In den Augen der Welt befinden wir uns in einer lächerlichen Situation: zwei Präsidenten, einer davon unrechtmäßig, schwach und ohne eine Führungsqualität; die andere legitim, aber ausgebootet und zur Gefangenen im eigenen Palast gemacht; zwei Planungsminister: einer ausgebootet, der andere nur ein Ersatz; eine monströse Regierung, reaktionär und im Volk unbeliebt.

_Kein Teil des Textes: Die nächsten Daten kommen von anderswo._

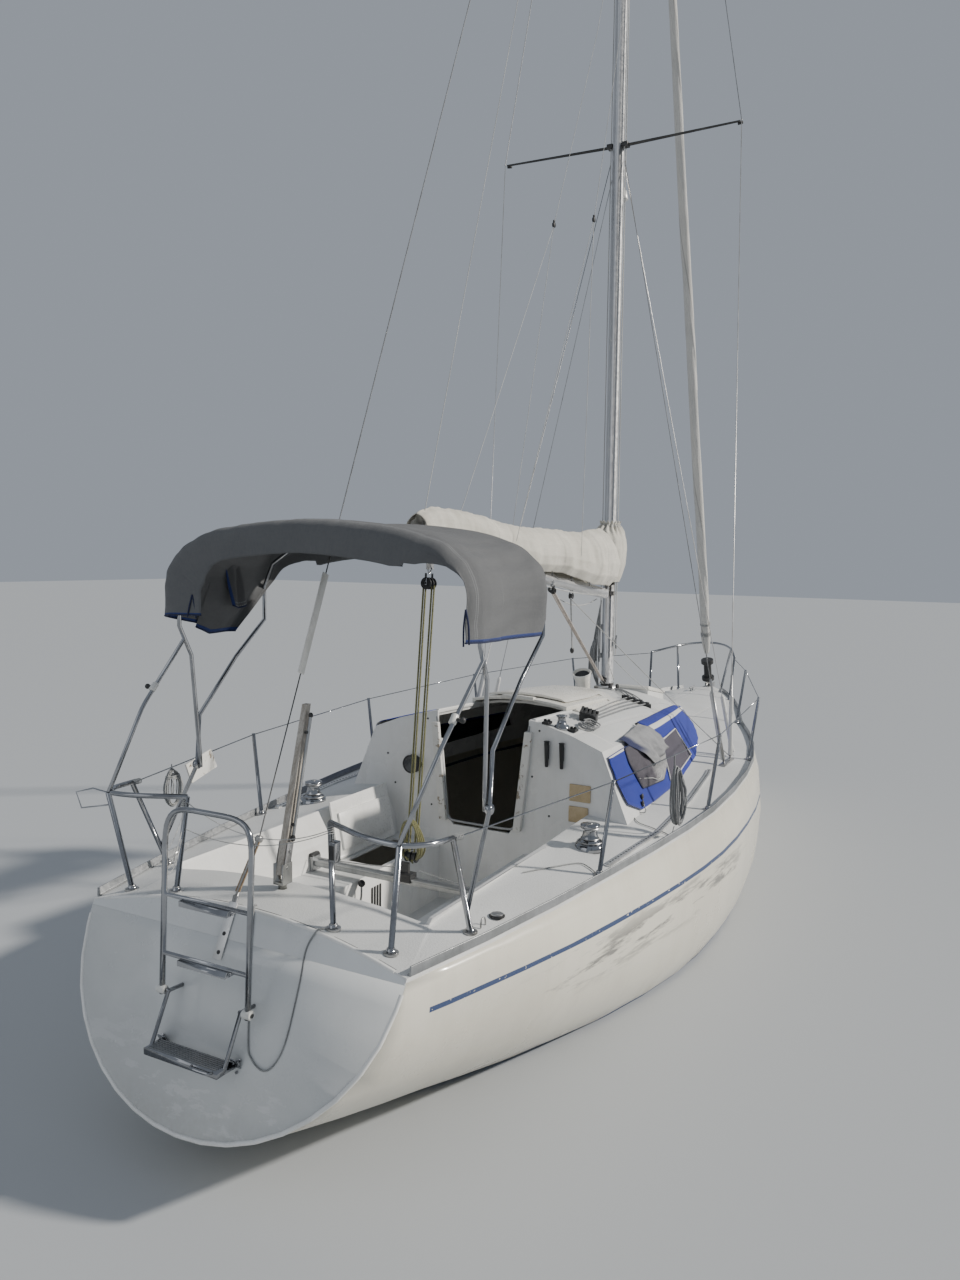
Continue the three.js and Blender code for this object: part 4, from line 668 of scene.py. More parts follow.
def gloss_finish(name, main, dull, scale=3.0):
    material, tree, sockets = new_finish(name, 0.3, Coat_Weight=0.3, Coat_Roughness=0.1)
    wear = use_group(tree, weathering, Scale=scale)
    streaks = use_group(tree, runs, Scale=16.0, Stretch=0.2)["Mask"]
    colour = blend_colour(tree, wear["Stain"], main, dull)
    colour = tint(tree, colour, streaks, 0.2, [c * 0.6 for c in dull])
    colour = tint(tree, colour, wear["Speck"], 0.4, (0.3, 0.28, 0.22))
    lead(tree, sockets, colour, span(tree, wear["Grain"], 0, 1, 0.2, 0.42), wear["Stain"], 0.0006, 0.5)
    return material


deck_gelcoat = deck_finish()
dress_node("deck_moulding", deck_gelcoat, 0.007, 35)
gelcoat = gloss_finish("hatch_gelcoat", (0.82, 0.80, 0.74), (0.72, 0.70, 0.63))
white_gelcoat = gloss_finish("lid_gelcoat", (0.86, 0.86, 0.84), (0.77, 0.77, 0.74))
for node, finish in (("hatch_garage", gelcoat), ("companion_hatch", gelcoat), ("fore_hatch", gelcoat),
                     ("cowl_vent", gelcoat), ("locker_lid", white_gelcoat)):
    dress_node(node, finish, 0.004)


# Metal and black fittings that CAD shapes already: anodised alloy spars, rails and tracks,
# polished steel tubes and winches, and black plastic and coated parts.
alloy = metal_finish("satin_alloy", (0.44, 0.45, 0.46), (0.26, 0.27, 0.27), (0.35, 0.6), 2.5, 0.35)
track_alloy = metal_finish("track_alloy", (0.86, 0.86, 0.85), (0.62, 0.62, 0.60), (0.35, 0.55), 5.0, 0.2)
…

Wir befinden uns in der Tat im Blindflug. Niemand weiß, worauf diese Nation zusteuert, die die siebtgrößte Weltwirtschaft mit den weltgrößten Öl- und Gasvorkommen ist sowie von unübertroffenem ökologischem Reichtum, d. h. der Grundlage der künftigen Ökonomie. So wie die Kräfte jetzt aufgestellt sind, führt uns das nirgendwohin außer in einen eventuellen sozialen Konflikt.

Die Armen, die die Mehrheit der Brasilianer stellen, sind es gewohnt zu leiden und einen Ausweg finden zu müssen. Doch es wird ein Punkt kommen, an dem das Leid unerträglich werden wird. Niemand kann mehr gleichgültig bleiben beim Anblick von Kindern, die vor Hunger sterben und am kompletten Mangel an medizinischer Versorgung. Und man kommt zum Schluss: so kann es nicht weitergehen, eine Revolte muss her.

Dies erinnert mich an einen franziskanischen Bischof aus dem 13. Jh. in Schottland, der die vom Papst erhobenen hohen Steuern ablehnte und auf die Nachfrage durch den Papst antwortete: "Ich akzeptiere dies nicht, ich verweigere mich und revoltiere." Und der Papst gab nach. Könnte so etwas auch heute bei uns vorkommen?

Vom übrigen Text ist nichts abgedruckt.